=== INFORMATION SHOWN ===
-----

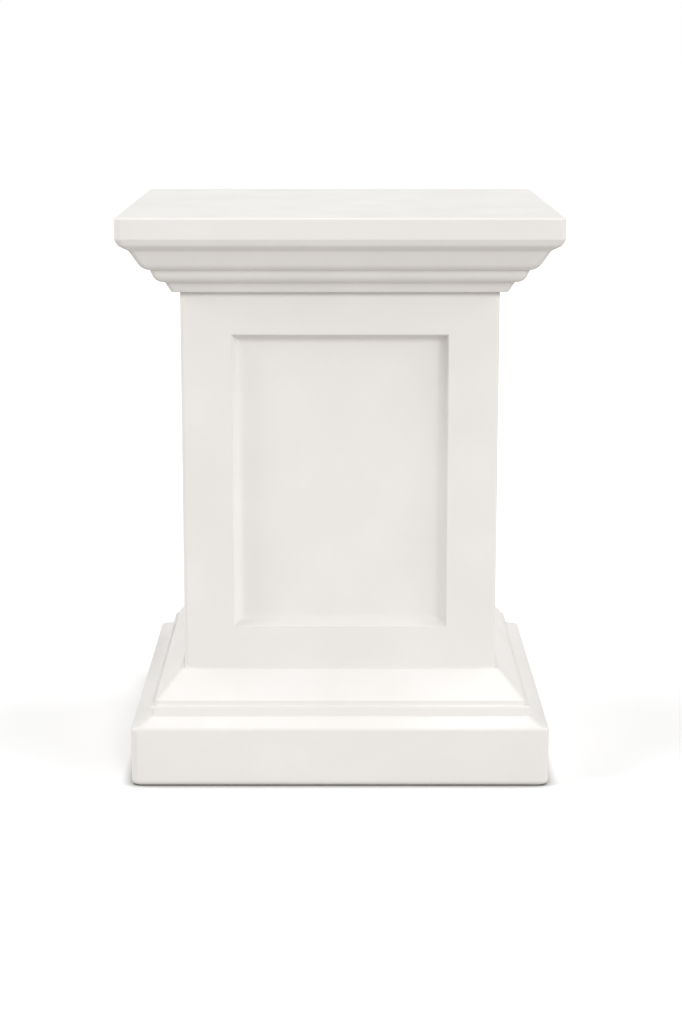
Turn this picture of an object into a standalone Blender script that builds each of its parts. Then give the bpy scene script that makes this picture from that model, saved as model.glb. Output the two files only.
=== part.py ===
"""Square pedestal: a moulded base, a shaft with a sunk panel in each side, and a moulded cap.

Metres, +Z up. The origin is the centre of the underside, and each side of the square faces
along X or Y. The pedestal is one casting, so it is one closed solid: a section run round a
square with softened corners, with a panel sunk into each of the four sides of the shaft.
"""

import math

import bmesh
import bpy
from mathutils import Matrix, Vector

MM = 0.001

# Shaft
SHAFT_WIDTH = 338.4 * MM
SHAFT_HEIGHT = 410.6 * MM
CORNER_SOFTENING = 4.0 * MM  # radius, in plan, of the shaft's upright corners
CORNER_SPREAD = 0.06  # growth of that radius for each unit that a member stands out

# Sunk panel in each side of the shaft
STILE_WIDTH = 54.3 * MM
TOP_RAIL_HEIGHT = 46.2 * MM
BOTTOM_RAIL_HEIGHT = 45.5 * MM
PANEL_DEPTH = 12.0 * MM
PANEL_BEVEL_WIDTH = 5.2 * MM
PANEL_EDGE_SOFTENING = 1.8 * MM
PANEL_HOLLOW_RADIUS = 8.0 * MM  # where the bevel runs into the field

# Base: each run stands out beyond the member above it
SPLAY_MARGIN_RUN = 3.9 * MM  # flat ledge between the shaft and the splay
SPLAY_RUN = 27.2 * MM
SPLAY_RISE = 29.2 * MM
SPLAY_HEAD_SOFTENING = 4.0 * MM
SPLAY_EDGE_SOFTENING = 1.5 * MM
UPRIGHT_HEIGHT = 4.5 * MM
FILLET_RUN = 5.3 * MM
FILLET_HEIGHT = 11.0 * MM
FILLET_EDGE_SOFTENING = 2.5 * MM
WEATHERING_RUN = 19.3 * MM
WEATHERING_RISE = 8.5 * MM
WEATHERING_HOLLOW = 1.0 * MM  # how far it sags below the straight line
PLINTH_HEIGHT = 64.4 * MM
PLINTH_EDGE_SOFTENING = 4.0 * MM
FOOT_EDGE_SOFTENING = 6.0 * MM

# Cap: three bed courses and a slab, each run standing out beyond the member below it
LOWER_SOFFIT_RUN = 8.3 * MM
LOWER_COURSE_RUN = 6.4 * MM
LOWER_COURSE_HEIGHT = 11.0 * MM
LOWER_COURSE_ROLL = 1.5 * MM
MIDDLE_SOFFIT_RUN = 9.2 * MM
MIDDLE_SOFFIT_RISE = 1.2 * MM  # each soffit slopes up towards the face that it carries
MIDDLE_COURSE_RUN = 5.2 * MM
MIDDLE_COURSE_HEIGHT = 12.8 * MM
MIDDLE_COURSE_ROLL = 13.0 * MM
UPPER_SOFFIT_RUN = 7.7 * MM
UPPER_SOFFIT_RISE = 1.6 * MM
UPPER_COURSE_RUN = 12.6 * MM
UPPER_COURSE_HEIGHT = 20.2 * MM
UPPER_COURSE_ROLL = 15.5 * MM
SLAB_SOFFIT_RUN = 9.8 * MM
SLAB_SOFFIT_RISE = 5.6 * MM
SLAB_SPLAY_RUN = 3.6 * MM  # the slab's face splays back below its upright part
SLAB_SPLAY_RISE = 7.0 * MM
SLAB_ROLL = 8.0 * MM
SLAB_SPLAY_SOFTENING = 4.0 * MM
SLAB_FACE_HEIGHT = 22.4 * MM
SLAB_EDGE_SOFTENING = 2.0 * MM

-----

=== WHAT TO WORK ON ===
Repeat the material word for word from its opening line up to and including the line containing "PANEL_HOLLOW_RADIUS = 8.0".

=== RESPONSE TO THE TASK ===
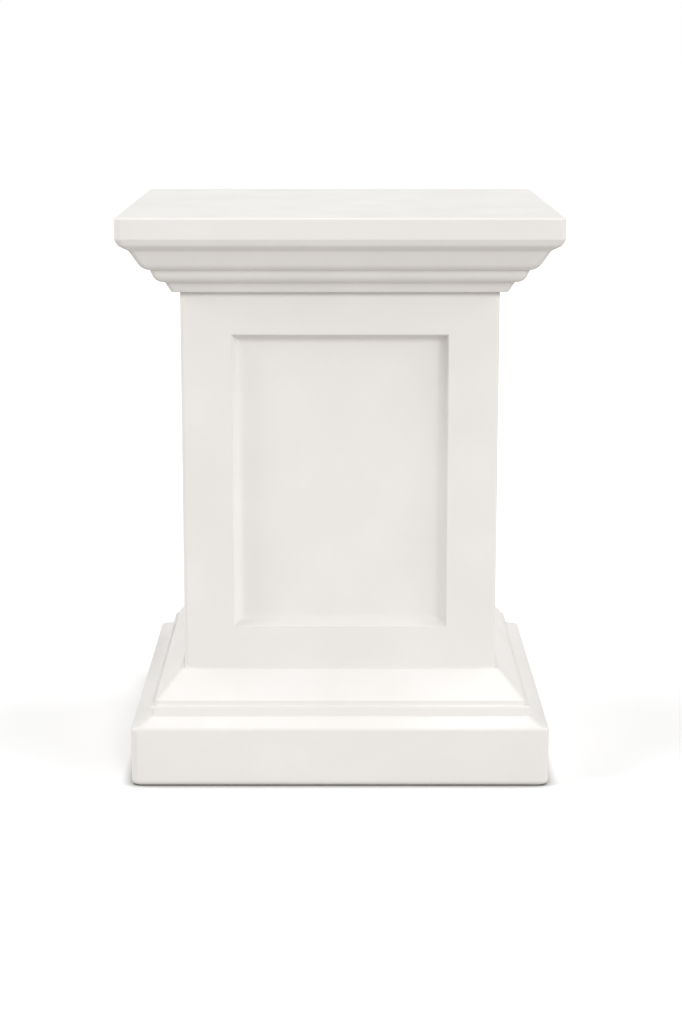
Turn this picture of an object into a standalone Blender script that builds each of its parts. Then give the bpy scene script that makes this picture from that model, saved as model.glb. Output the two files only.
=== part.py ===
"""Square pedestal: a moulded base, a shaft with a sunk panel in each side, and a moulded cap.

Metres, +Z up. The origin is the centre of the underside, and each side of the square faces
along X or Y. The pedestal is one casting, so it is one closed solid: a section run round a
square with softened corners, with a panel sunk into each of the four sides of the shaft.
"""

import math

import bmesh
import bpy
from mathutils import Matrix, Vector

MM = 0.001

# Shaft
SHAFT_WIDTH = 338.4 * MM
SHAFT_HEIGHT = 410.6 * MM
CORNER_SOFTENING = 4.0 * MM  # radius, in plan, of the shaft's upright corners
CORNER_SPREAD = 0.06  # growth of that radius for each unit that a member stands out

# Sunk panel in each side of the shaft
STILE_WIDTH = 54.3 * MM
TOP_RAIL_HEIGHT = 46.2 * MM
BOTTOM_RAIL_HEIGHT = 45.5 * MM
PANEL_DEPTH = 12.0 * MM
PANEL_BEVEL_WIDTH = 5.2 * MM
PANEL_EDGE_SOFTENING = 1.8 * MM
PANEL_HOLLOW_RADIUS = 8.0 * MM  # where the bevel runs into the field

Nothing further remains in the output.